Electronic nose 'can detect cancer'

Experimental studies demonstrated that trained sniffer dogs can smell cancer but a so-called electronic nose has proved more reliable

Experimental studies demonstrated that trained sniffer dogs can smell cancer but a so-called electronic nose has proved more reliable

First published in National News © by

An electronic nose may be used to sniff out prostate cancer in future following a successful pilot trial.

The ChemPro 100 eNose was used to test the "headspace", or air above samples of patients' urine.

In the study, it proved at least as accurate as the standard PSA (Prostate Specific Antigen) blood test used as the first stage in diagnosing prostate cancer.

Lead scientist Dr Niku Oksala, from Tampere University in Finland, said: "The performance with the eNose matches that of PSA results in previous literature and the results are achieved rapidly and in a completely non-invasive manner.

"PSA is known to correlate positively with prostate volume, which is a potential source of diagnostic error when comparing prostate cancer with benign disease.

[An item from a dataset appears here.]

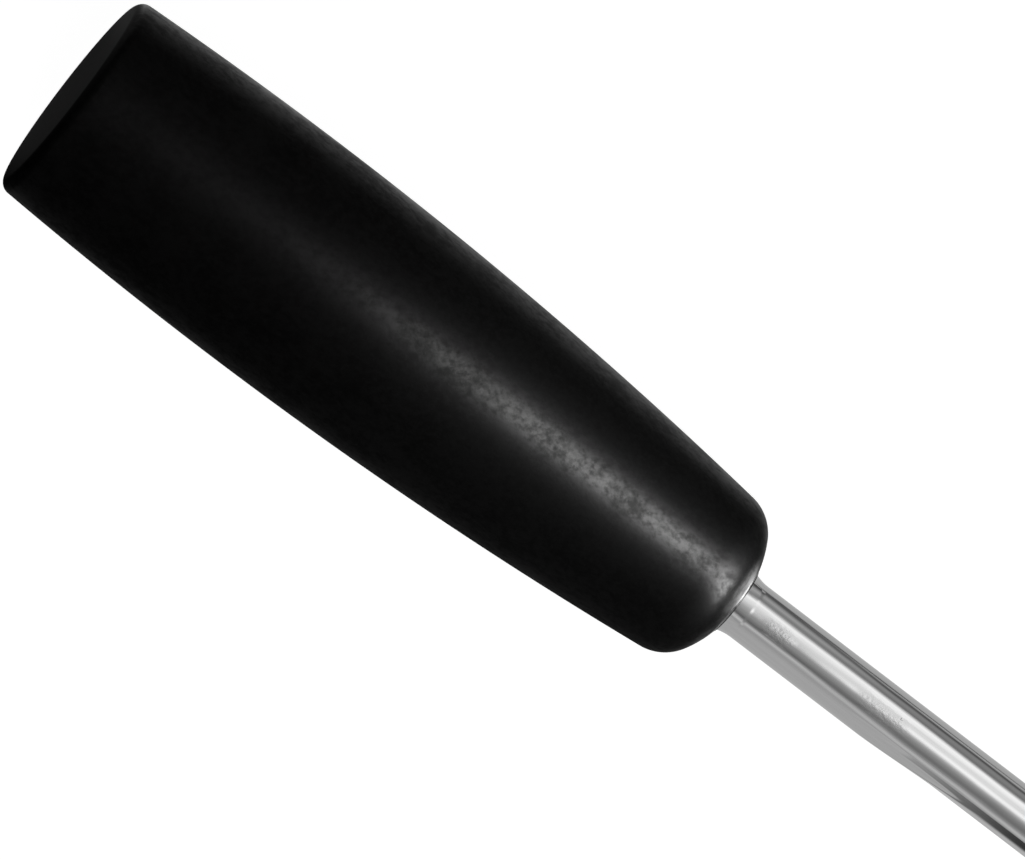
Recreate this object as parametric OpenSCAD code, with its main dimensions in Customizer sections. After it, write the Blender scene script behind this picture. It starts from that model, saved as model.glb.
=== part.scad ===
// Ring sizer stick: a tapered, graduated measuring mandrel carried on a polished steel rod with a hand grip.
// The stick lies along X: the butt face is at X = 0 and the tip points to +X. Lengths are in millimetres.

/* [Handle] */
// Length from the flat butt face to the mouth
handle_len = 107.1; // [95:0.1:120]
// Radius at the widest point of the barrel
crest_r = 15.7; // [15:0.05:17]
// Distance from the mouth back to the widest point
crest_back = 74.4; // [65:0.2:80]
// Radius of the arc that bows the barrel
barrel_bow = 606; // [560:2:700]
// Radius of the shoulder between the barrel and the nose face
shoulder_r = 6.2; // [5:0.05:7]
// Radius of the bow of the nose face
face_bow = 15; // [14:0.5:20]
// Backward slope of the nose face at the mouth, in degrees
face_slope = 12; // [9:1:14]
// Radius of the rounded edge of the butt
butt_round = 1.6; // [0.8:0.05:2]
// Radius of the bead that rims the mouth
lip_bead_r = 0.3; // [0.2:0.05:0.4]

/* [Rod] */
// Diameter of the polished rod
rod_d = 8; // [7.5:0.1:8.5]
// Length of the tang inside the handle
tang_len = 66; // [50:1:80]
// Extra radius of the flare where the rod leaves the handle
flare = 0.4; // [0.2:0.05:0.5]
// Length of that flare
flare_len = 2.2; // [1:0.1:3]
// Depth of the milled flat
flat_depth = 1.1; // [0.8:0.05:1.3]
// Distance from the mouth to the start of the flat's run-out
flat_start = 23; // [12:0.5:24]
// Length of the flat's run-out ramp
flat_ramp = 18; // [10:1:20]
// Length of bare rod between the handle and the collar
neck_len = 56; // [52:1:70]

/* [Mandrel] */
// Inner diameter of ring size 0
size_zero_d = 11.63; // [11.6:0.01:11.7]
// Growth in diameter per ring size
size_step_d = 0.8128; // [0.81:0.0001:0.82]
// Smallest ring size marked
first_size = 1; // [1:1:3]
// Largest ring size marked
last_size = 15; // [13:1:16]
// Distance along the mandrel between whole sizes
size_pitch = 12; // [11:0.25:14]
// Wall thickness of the tapered sleeve
sleeve_wall = 1.4; // [1.2:0.05:1.5]
// Width of an engraved line
line_w = 0.4; // [0.25:0.05:0.6]
// Depth of an engraved line
line_depth = 0.2; // [0.1:0.05:0.3]
// Angle that a half-size line spans
half_line_deg = 70; // [30:5:120]
// Angle of the middle of the scale from the top of the stick, towards -Y
scale_turn = 45; // [0:5:90]

/* [Hidden] */

// General
eps = 0.01;
fit_gap = 0.02;
glue_gap = 0.03;
lip_land = 0.35;
round_over = 0.004;
round_fn = 128;
bow_fn = 1440;
rod_r = rod_d / 2;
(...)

According to our current analysis, prostate volume did not affect the eNose results, potentially indicating high specificity of our sensor array to cancer."

The history of the test can be traced back to reports in the 1980s of dogs detecting prostate cancer in their owners.

Experimental studies demonstrated that trained sniffer dogs really can smell cancer, but variations in their performance meant they were of little practical help.

Instead scientists have turned to electronic nose technology routinely used in the food industry and agriculture, as well as by the military.

"eNoses have been studied in various medical applications, including early detection of cancer, especially from exhaled air," said Dr Oksala. "However, exhaled air is a problematic sample material since it requires good co-operation and technique from the patient and immediate analysis, while urine is simple to attain and store, and is therefore more feasible in clinical practice.

"Preliminary data suggested that detection of urologic malignancies from urine headspace was possible. Our own preliminary results on prostate cancer cells encouraged us to launch this prospective clinical study."

The eNose consists of a cluster of electronic sensors which respond to odours to provide a distinctive "smell print".

In the trial involving 65 patients with diagnosed prostate cancer and non-cancerous prostate enlargement, it was able to distinguish between the two conditions.

The eNose achieved a "sensitivity" - the ability to detect patients with cancer - of 78%, the scientists reported in the Journal of Urology. It also had a "specificity" - the ability to avoid wrongly picking out patients without cancer - of 67%.